───── SOURCE DATA

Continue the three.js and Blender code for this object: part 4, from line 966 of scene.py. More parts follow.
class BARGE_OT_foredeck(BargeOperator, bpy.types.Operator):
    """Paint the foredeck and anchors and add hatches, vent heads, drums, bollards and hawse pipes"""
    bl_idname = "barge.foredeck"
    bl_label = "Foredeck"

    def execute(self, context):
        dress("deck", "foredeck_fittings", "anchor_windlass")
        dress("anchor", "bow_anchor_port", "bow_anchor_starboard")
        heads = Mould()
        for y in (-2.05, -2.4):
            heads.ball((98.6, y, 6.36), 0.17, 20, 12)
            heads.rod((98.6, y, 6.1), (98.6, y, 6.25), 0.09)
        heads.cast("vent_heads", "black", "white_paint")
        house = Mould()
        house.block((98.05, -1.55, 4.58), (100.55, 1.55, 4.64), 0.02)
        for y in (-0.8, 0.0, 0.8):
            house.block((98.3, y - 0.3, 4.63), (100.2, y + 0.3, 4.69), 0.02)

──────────

* **WORK TO BE COMPLETED**: Retype the listing exactly, in full.

* **REPLY TO THE TASK**:
Continue the three.js and Blender code for this object: part 4, from line 966 of scene.py. More parts follow.
class BARGE_OT_foredeck(BargeOperator, bpy.types.Operator):
    """Paint the foredeck and anchors and add hatches, vent heads, drums, bollards and hawse pipes"""
    bl_idname = "barge.foredeck"
    bl_label = "Foredeck"

    def execute(self, context):
        dress("deck", "foredeck_fittings", "anchor_windlass")
        dress("anchor", "bow_anchor_port", "bow_anchor_starboard")
        heads = Mould()
        for y in (-2.05, -2.4):
            heads.ball((98.6, y, 6.36), 0.17, 20, 12)
            heads.rod((98.6, y, 6.1), (98.6, y, 6.25), 0.09)
        heads.cast("vent_heads", "black", "white_paint")
        house = Mould()
        house.block((98.05, -1.55, 4.58), (100.55, 1.55, 4.64), 0.02)
        for y in (-0.8, 0.0, 0.8):
            house.block((98.3, y - 0.3, 4.63), (100.2, y + 0.3, 4.69), 0.02)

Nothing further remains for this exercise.